The fact that Georgia will determine which of these two dueling visions could become reality speaks to its recent emergence as a swing state. Georgia has been a Republican stronghold for decades, like much of the rest of the South. These two elections are testing just how much the state has changed.
Georgia’s government is dominated by the GOP. A Democrat hasn’t won a U.S. Senate contest in the state since former Georgia Gov. Zell Miller in 2000. And until Biden won it by just under 12,000 votes in November, a Democratic presidential contender hadn’t carried the state since Bill Clinton in 1992.
But it has slowly morphed into a battleground — a change driven in part by demographic shifts, particularly in the economically vibrant area of metropolitan Atlanta.
As older, white, Republican-leaning voters die, they’ve been replaced by a younger and more racially diverse cast of people, many of whom moved to the Atlanta area from other states — and carried their politics with them.

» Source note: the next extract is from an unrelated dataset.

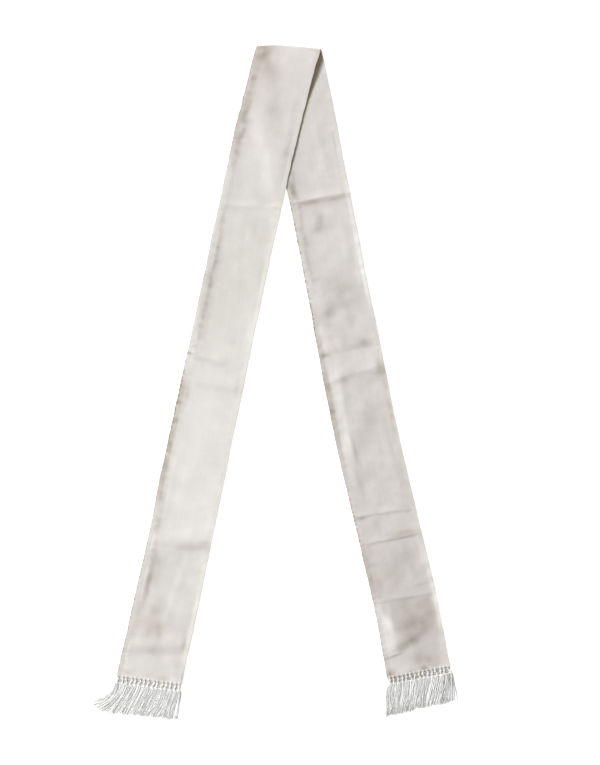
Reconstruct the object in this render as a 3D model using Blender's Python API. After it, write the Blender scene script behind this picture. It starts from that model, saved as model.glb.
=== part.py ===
"""Evening stole.

A long narrow length of silk is folded once across its middle and laid flat, so that its two
stretches lean apart like an A.  Both long sides are hemmed and both ends carry a knotted fringe.

Units are metres.  +Z is up from the surface the stole lies on, and +Y points at the fold.
The origin is under the middle of the stole's plan box, on the surface.
"""
import math
from collections import namedtuple

import bmesh
import bpy
import numpy as np
from mathutils import Vector

# ---- Driving sizes ---------------------------------------------------------------------------

LEFT_LENGTH = 0.9237          # fold to fringed end, down the middle of the front stretch
RIGHT_LENGTH = 0.9090         # the same down the rear stretch
LEAN = math.radians(12.45)    # each stretch leans this far from square to the fold
FOLD_TILT = math.radians(-1.15)   # the fold line drops to the right
LEFT_HEM_SLOPE = 0.096        # the fringed ends are not cut quite square: rise per width
RIGHT_HEM_SLOPE = 0.054

WALL = 0.0012                 # cloth and its turned facing as one wall
GAP = 0.0003                  # clearance between neighbouring solids
HEM_WIDTH = 0.006             # turned and stitched band down each long side
HEM_RISE = 0.0004             # how much thicker the band is
HEM_STEP = 0.0014             # width of the slope at the band's inner edge

FOLD_HEIGHT_LEFT = 0.0046     # the fold is a loop, pressed at its left end and open at its right
FOLD_HEIGHT_RIGHT = 0.0088
FOLD_HUMP = 0.095             # the front layer comes down from the loop over this length
FOLD_BOW_REACH = 0.080        # the fold's arched edge dies out over this length
FOLD_SEAM = 0.012             # the rear stretch starts this far behind the fold, out of sight

STEP_OFF_START = 0.014        # the front layer stays up until this far past the hidden edge
STEP_OFF_END = 0.036          # and lies on the surface from here on

ROW_PITCH = 0.013             # spacing of the plain sections down a stretch
FOLD_ROWS = (0.0120, 0.0055, 0.0037, 0.0023, 0.0011, 0.0,
             -0.0011, -0.0023, -0.0037, -0.0055, -0.0100, -0.0170, -0.0260)
INNER_SHARES = (-0.62, -0.31, 0.0, 0.31, 0.62)    # sections' points between the side hems

# ---- Tables ----------------------------------------------------------------------------------

# How a stretch wanders: distance from the fold, sideways shift, full width.
Course = namedtuple("Course", "along shift width")
LEFT_COURSE = (
    Course(0.00, 0.0000, 0.0885),
    Course(0.02, -0.0022, 0.0885),
    Course(0.15, -0.0027, 0.0890),
    Course(0.30, 0.0010, 0.0880),
    Course(0.45, 0.0050, 0.0890),
    Course(0.60, 0.0092, 0.0905),
    Course(0.75, 0.0145, 0.0910),
    Course(0.93, 0.0185, 0.0935),
)
RIGHT_COURSE = (
    Course(0.00, 0.0000, 0.0885),
    Course(0.10, 0.0010, 0.0885),
    Course(0.30, 0.0008, 0.0872),
    Course(0.45, 0.0000, 0.0895),
    Course(0.56, 0.0000, 0.0905),
    Course(0.68, 0.0035, 0.0905),
    Course(0.80, 0.0077, 0.0905),
    Course(0.91, 0.0070, 0.0920),
)

# The fold's arched edge: share of the half width, how far the edge stands forward.
FOLD_BOW = ((-1.0, 0.0000), (-0.45, 0.0026), (0.25, 0.0012), (1.0, -0.0012))

# Main creases: distance from the fold, slope across, left and right end as shares of the
# half width, full width of the ridge, its height.
Crease = namedtuple("Crease", "along slope left right width rise")
LEFT_CREASES = (
    Crease(0.2350, -0.13, -1.3, 1.4, 0.017, 0.0012),
    Crease(0.4600, 0.02, -1.4, 0.6, 0.018, 0.0014),
    Crease(0.4945, -0.03, -0.7, 1.4, 0.022, 0.0009),
    Crease(0.6960, 0.10, -1.4, -0.2, 0.016, 0.0011),
    Crease(0.7320, -0.04, -1.0, 1.4, 0.026, 0.0018),
    Crease(0.8820, -0.12, -1.3, 1.3, 0.024, 0.0010),
)
RIGHT_CREASES = (
    Crease(0.2230, 0.00, -1.4, 1.4, 0.016, 0.0016),
    Crease(0.3330, -0.20, -1.4, 0.2, 0.018, 0.0012),
    Crease(0.4430, 0.00, -1.4, 1.4, 0.015, 0.0013),
    Crease(0.4770, -0.10, -1.4, 1.4, 0.017, 0.0016),
    Crease(0.6800, 0.00, -1.4, 1.4, 0.015, 0.0012),
    Crease(0.7190, 0.00, -1.4, 1.4, 0.016, 0.0015),
    Crease(0.8050, 0.00, -1.4, 1.3, 0.018, 0.0010),
    Crease(0.8650, -0.42, -1.4, 0.9, 0.024, 0.0018),
)

# The fringe's sweep: share of the half width, the strands' angle from straight down the
# surface in degrees (positive to the right), their length below the knots.
Sweep = namedtuple("Sweep", "share angle length")
LEFT_SWEEP = (
    Sweep(-1.00, -47, 0.045),
    Sweep(-0.80, -38, 0.051),
    Sweep(-0.50, -31, 0.048),
    Sweep(0.00, -26, 0.045),
    Sweep(0.50, -22, 0.043),
    Sweep(0.85, -16, 0.041),
    Sweep(1.00, -5, 0.040),
)
RIGHT_SWEEP = (
    Sweep(-1.00, -6, 0.046),
    Sweep(-0.50, -7, 0.046),
    Sweep(0.00, -8, 0.045),
    Sweep(0.50, -9, 0.043),
    Sweep(0.80, -5, 0.042),
    Sweep(0.93, 2, 0.041),
    Sweep(1.00, 11, 0.039),
)

# One tassel's knotted head: distance below the cloth, width, height, and how round it is.
KnotRing = namedtuple("KnotRing", "reach width height roundness")
KNOT_RINGS = (
    KnotRing(0.0040, 0.0044, 0.0028, 1.0),
    KnotRing(0.0064, 0.0027, 0.0017, 1.0),
    KnotRing(0.0092, 0.0048, 0.0030, 1.0),
    KnotRing(0.0122, 0.0045, 0.0026, 0.3),
)
KNOTS_PER_END = 15
KNOT_ROOT_WIDTH = 0.0032      # width of a tassel where it leaves the backing strip
STRIP_DEPTH = 0.0020          # backing strip that the tassels hang from
STRIP_HEIGHT = 0.0013
FRINGE_LIFT = 0.0003          # lowest point of the fringe above the surface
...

Overall, demographic trends show that the state’s electorate is becoming younger and more diverse each year. Like other metro areas, Atlanta’s suburbs have also moved away from Republicans. In 2016, Hillary Clinton flipped both Cobb and Gwinnett counties. Four years later, electoral maps showed a sea of blue in the more than half-dozen counties surrounding Atlanta.
In 2018, Democrat Stacey Abrams galvanized Black voters in her bid to become the country’s first African American woman to lead a state, a campaign she narrowly lost.